Voice and Video Calls:
VoIP and video conferencing tools use UDP for real-time communication, where speed is prioritized over perfect accuracy.
Challenges and Considerations
The Transport Layer, while robust, faces several challenges:
Trade-Off Between Speed and Reliability:
TCP’s reliability adds overhead, making it slower than UDP, which sacrifices reliability for speed. Choosing the right protocol depends on the application’s requirements.
Network Congestion:
Congestion control mechanisms can slow down data transmission, affecting time-sensitive applications.
Security Concerns:
Threats like session hijacking or port scanning can exploit vulnerabilities at this layer. Secure implementations, such as using encrypted protocols (e.g., HTTPS), are essential.
Conclusion
The Transport Layer is the backbone of reliable and efficient data communication. By managing data segmentation, error recovery, flow control, and multiplexing, it ensures that applications can communicate seamlessly across networks.

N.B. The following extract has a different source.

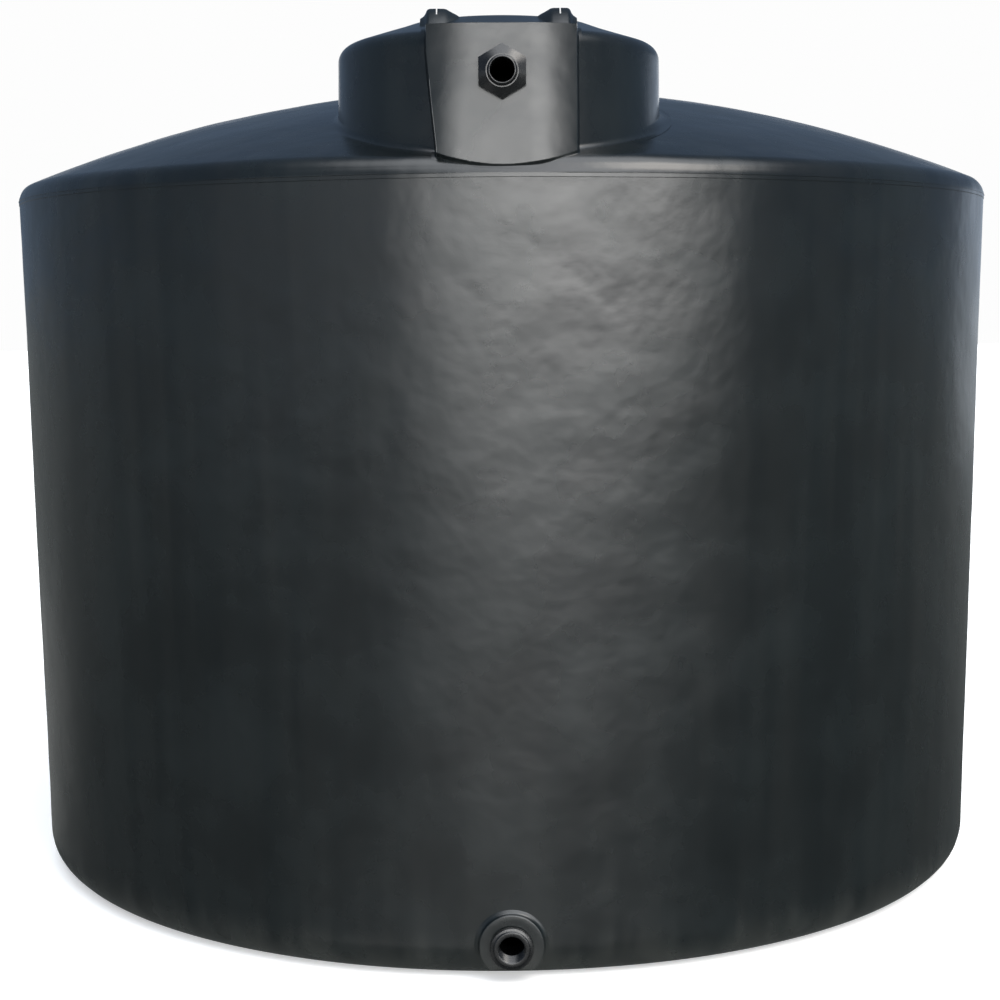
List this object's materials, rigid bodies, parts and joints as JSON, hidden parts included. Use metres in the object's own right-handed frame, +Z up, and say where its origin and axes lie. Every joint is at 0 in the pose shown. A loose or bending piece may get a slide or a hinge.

Whether you’re streaming a movie, making a video call, or browsing the web, the Transport Layer is hard at work behind the scenes, enabling smooth and reliable interactions.
Understanding the Transport Layer is crucial for IT professionals, network engineers, and anyone studying for certifications like the CCNA. By mastering this layer, you’ll gain insight into how data moves across networks and how to optimize and secure these processes.